There was a distinct lack of proposals this year concerned purely with formal experiment, either on film or digital media. One reason could be that the use of software such as After Effects can so easily replicate the look of many abstract films that there is little formal challenge there. Does there needs to be a norm which is not yet established in digital filmmaking in order to react against it?
The animate! films selected for 2001 have embraced storytelling as the primary function of filmmaking yet still manage to differentiate themselves from mainstream animation, if only in the nature of their content. By telling darker and more marginal stories they retain their radical and experimental status. At least, as a panel, that’s how we justify our choices.
Jo Ann Kaplan
Date: Wed, 04 Jul 2001
Subject: Re: Recent trends in animate! proposals
I wasn’t really questioning Animate! decisions about what it funds, merely noting an interesting coincidence and trying to open out a conversation about “narrative” and “story-telling”.
The thing is, as you say yourself, “a storyboard, an outline and a script . . . (are) components of the dominant narrative form,” and indeed you “wonder how many intangible concepts are discarded because they are so difficult to describe verbally.” Why is so hard to understand these “intangible” concepts in some other way? Or is it to do with this industrial need to know what the thing is before it exists, thereby squeezing the life out of it? I must say that one of the most notable and consistent responses I’ve had to deal with as a film-maker, is the “but this is not what I thought it was going to be response,” even when, most especially when, I the film-maker think the thing looks uncannily like the outline/script/storyboard I presented in the first place. So, how did this big “hole” in perception occur? Is it maybe in the expectation of the beholder, not in some lack of the film-maker?

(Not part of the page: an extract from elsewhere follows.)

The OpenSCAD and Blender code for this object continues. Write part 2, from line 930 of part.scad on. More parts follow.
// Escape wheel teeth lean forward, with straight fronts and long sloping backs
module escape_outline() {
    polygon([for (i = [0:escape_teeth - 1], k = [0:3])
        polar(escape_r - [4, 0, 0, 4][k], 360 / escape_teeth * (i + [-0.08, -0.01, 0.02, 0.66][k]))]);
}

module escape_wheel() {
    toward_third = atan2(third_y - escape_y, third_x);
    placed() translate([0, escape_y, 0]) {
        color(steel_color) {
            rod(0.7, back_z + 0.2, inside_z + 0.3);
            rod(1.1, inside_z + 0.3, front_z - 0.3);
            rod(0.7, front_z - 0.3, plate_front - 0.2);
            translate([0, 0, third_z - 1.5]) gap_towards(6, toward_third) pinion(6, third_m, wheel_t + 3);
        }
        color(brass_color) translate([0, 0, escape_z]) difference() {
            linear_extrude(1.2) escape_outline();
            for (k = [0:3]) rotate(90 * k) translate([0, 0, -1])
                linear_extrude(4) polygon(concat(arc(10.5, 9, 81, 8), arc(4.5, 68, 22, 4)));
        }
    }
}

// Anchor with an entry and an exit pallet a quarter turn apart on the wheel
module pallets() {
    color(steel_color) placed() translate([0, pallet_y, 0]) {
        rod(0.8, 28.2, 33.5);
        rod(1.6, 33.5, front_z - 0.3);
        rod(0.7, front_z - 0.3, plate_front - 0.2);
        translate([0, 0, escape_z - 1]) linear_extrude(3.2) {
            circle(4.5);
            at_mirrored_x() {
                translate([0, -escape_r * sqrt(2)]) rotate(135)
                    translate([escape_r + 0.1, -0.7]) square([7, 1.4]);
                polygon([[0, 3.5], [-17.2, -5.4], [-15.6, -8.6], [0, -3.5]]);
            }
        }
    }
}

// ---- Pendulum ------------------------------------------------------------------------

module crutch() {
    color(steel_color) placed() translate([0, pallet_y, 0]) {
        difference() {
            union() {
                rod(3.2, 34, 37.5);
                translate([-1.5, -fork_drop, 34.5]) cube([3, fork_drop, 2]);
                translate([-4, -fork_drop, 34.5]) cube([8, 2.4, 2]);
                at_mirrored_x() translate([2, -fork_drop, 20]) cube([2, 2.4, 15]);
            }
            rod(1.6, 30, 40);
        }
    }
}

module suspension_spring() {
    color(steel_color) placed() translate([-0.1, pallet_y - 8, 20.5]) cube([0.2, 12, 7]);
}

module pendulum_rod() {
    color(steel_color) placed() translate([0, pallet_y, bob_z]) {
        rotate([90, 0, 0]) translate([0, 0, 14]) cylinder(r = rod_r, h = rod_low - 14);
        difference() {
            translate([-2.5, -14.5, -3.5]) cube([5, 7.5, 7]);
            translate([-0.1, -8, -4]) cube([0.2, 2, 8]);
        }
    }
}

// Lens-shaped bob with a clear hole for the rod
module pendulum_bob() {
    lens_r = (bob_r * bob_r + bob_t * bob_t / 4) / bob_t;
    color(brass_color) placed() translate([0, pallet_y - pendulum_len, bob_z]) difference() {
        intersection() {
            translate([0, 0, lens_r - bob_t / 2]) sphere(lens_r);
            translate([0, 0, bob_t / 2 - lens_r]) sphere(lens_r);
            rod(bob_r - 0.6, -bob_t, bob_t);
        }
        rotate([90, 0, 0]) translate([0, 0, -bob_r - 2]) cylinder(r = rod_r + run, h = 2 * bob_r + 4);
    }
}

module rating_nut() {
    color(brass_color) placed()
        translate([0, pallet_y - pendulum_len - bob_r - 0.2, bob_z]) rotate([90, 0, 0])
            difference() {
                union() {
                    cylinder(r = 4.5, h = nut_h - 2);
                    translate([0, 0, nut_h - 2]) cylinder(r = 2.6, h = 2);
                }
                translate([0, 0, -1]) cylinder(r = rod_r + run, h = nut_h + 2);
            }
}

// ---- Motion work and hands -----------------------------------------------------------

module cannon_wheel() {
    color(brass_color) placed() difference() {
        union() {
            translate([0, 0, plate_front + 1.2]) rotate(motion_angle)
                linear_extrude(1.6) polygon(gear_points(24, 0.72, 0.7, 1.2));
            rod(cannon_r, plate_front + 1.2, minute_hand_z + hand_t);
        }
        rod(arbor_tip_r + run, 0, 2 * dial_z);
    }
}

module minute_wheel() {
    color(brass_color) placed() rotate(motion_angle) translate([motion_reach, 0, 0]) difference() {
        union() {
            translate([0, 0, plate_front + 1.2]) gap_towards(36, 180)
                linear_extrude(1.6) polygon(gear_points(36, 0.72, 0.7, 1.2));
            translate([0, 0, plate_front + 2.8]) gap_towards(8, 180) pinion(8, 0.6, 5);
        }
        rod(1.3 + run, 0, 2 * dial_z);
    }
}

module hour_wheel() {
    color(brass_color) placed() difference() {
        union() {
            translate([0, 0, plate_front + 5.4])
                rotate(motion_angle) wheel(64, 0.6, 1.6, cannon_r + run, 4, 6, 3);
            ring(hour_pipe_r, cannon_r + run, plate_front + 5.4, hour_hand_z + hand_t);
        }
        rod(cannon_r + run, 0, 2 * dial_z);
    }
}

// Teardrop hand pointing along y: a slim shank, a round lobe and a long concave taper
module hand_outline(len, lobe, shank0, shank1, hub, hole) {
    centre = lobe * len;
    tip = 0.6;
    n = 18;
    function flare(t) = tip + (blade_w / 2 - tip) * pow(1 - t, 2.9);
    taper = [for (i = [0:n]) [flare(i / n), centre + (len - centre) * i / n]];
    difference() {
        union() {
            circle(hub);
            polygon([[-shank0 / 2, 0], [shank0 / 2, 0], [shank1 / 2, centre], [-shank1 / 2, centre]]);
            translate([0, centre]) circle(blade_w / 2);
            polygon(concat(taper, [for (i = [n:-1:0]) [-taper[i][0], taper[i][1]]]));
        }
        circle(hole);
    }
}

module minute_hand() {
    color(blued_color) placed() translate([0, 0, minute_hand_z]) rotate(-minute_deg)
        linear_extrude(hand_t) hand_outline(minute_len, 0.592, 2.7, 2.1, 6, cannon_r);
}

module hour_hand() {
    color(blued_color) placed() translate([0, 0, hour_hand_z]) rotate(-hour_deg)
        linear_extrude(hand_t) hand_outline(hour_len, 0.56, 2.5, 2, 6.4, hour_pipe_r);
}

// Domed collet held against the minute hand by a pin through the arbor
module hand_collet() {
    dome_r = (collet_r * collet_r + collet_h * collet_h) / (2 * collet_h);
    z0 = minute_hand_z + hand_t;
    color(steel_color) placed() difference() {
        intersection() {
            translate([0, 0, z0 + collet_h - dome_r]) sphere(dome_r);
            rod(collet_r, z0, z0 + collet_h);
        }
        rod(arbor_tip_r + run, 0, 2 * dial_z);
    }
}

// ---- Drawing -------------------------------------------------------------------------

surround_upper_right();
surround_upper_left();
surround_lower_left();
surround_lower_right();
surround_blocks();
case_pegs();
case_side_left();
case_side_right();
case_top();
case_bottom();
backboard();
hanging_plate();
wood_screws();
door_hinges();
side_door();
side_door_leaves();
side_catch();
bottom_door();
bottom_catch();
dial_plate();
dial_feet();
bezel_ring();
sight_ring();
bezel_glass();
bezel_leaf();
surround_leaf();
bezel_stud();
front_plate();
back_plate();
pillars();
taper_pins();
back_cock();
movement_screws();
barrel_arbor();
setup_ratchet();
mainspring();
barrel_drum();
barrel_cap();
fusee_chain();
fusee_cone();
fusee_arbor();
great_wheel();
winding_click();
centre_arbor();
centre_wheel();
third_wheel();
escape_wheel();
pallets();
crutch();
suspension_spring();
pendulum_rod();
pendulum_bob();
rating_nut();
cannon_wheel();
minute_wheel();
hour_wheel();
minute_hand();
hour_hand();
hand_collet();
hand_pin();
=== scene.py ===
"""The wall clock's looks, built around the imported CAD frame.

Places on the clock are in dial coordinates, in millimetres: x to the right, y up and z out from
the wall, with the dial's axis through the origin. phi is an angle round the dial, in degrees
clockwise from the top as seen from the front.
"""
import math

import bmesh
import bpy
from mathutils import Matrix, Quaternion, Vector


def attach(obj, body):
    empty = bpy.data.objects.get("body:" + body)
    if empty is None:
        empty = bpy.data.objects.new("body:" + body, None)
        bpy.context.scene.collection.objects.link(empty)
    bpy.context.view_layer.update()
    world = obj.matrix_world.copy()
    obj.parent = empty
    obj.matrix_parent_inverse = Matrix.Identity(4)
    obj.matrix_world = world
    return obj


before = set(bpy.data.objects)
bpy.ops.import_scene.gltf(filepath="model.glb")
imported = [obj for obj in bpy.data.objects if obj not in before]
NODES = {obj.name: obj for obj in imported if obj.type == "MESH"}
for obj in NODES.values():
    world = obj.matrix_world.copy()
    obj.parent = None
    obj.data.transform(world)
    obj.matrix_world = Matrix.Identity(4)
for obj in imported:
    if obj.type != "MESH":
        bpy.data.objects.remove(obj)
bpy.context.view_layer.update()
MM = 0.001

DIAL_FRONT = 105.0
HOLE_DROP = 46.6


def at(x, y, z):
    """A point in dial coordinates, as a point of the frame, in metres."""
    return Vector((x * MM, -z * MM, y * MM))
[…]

To me, there is also some connection between the “lack of proposals concerned with formal experiment” and the above assumption that storyboards etc only come one way (the “dominant “way) and that any other way is hard to understand. I don’t think the apparent lack of interest in formal experiment has anything to do with technology - a lot of the use of tools like Aftereffects is not at all concerned with form, but with style - and style in a very particular contemporary way - that is, icing on the cake, not a function of form.

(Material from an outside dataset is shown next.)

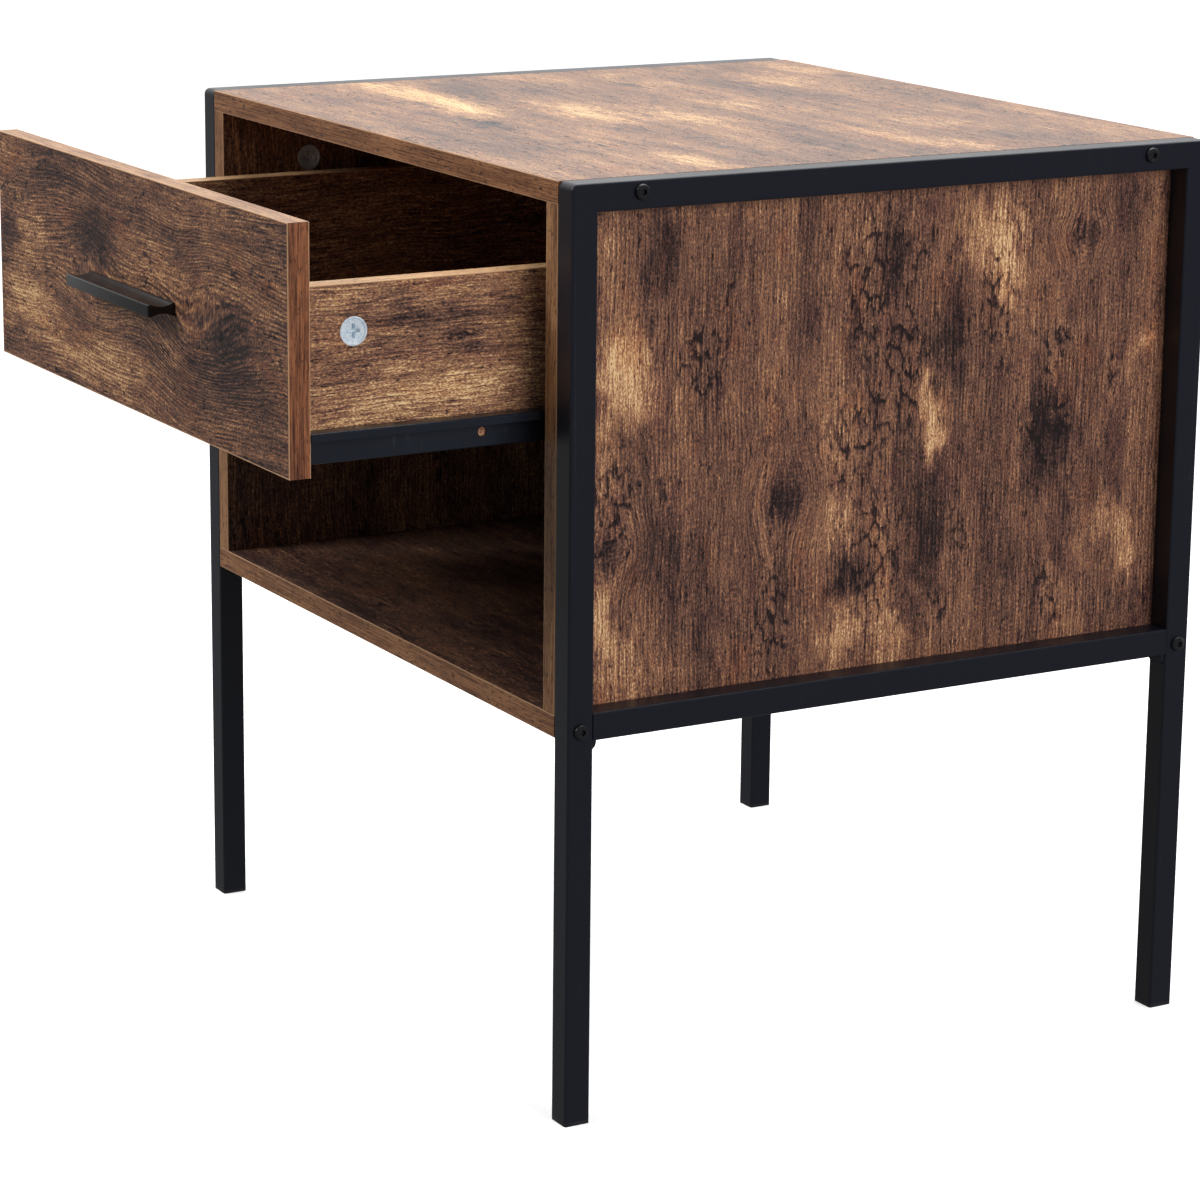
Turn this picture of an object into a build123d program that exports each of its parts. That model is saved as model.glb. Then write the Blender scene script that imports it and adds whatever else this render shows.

So really I think formal experiment and narrative experiment are the same thing. What do you think is going on in a Godard film, or a Duras film, or either of the 2 “essay” films Keith Griffiths refers to, or Chris Petit’s work (and it’s notable Petit is a writer) if not both formal and narrative experiment? What is a story? I thought we already knew it isn’t necessarily what the conventional storyboard/outline/script says it is?

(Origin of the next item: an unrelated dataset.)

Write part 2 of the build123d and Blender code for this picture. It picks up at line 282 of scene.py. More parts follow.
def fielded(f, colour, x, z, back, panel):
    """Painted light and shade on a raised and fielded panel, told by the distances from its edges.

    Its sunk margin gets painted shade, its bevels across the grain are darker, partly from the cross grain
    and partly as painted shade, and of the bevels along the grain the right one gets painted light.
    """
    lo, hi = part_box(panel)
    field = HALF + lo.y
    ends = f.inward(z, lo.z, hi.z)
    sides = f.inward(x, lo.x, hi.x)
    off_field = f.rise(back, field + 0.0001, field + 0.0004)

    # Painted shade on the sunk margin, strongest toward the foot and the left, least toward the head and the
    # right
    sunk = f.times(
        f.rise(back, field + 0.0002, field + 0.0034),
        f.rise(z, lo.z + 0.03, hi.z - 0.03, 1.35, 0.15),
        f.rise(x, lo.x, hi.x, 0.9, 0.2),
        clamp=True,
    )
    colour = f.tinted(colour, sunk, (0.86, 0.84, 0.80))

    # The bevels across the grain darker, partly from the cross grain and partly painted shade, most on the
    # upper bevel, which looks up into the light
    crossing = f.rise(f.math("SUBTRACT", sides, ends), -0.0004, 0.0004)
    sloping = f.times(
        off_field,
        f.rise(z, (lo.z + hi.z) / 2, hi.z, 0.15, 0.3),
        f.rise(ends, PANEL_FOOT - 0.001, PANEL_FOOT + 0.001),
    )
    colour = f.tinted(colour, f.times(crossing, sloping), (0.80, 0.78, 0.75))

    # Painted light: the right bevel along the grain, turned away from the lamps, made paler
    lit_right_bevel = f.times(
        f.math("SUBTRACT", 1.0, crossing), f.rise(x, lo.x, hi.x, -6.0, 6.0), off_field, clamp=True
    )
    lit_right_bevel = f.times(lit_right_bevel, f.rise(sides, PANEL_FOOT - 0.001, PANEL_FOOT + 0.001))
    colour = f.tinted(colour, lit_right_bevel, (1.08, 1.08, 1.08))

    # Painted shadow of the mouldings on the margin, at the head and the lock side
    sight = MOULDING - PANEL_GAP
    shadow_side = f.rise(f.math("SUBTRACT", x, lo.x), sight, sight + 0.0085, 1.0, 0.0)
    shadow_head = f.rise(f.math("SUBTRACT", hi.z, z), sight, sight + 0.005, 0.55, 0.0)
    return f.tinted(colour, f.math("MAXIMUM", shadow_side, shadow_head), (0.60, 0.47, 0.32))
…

Personally, I have an attachment to the kind of story that is the “tell it over an over again” kind of story - one that is so familiar you only need to say “once upon a time” and the story is there, entire. What I like about this kind of story is exactly the room it gives you to invent, and I don’t think this kind of invention is merely “theme and variations” - not necessarily. As a viewer, I have to say that I’m not very attentive to things that seem to conventionally count as story - original twists of plot, for example, or “character” development. I lose track of the plot pretty easily and most characters don’t really involve me emotionally very much. I always seem to be looking at something else which is catching my attention or involving my heart. I’m not quite sure what these things are that I’m looking at, but I do think it is formal, and that the “story” is a hanger. As a maker, I find this “hanger” is very important, and it takes a long time to find it, and it does evolve, but it isn’t entirely the focus of attention. One is also working it out through a whole proliferation of things that are the bottom-line building blocks of cinema - that is, moving pictures + sound. That’s basically what you’ve got and you ain’t got a movie without them. And this isn’t anything to do with style - that is, merely how it looks or how it sounds. It’s how you make meaning in the cinema, no?
I’m sorry if this is a bit rambling and vague. Like I say, it’s just an attempt to provoke conversation. I think these concerns are on a lot of people’s minds.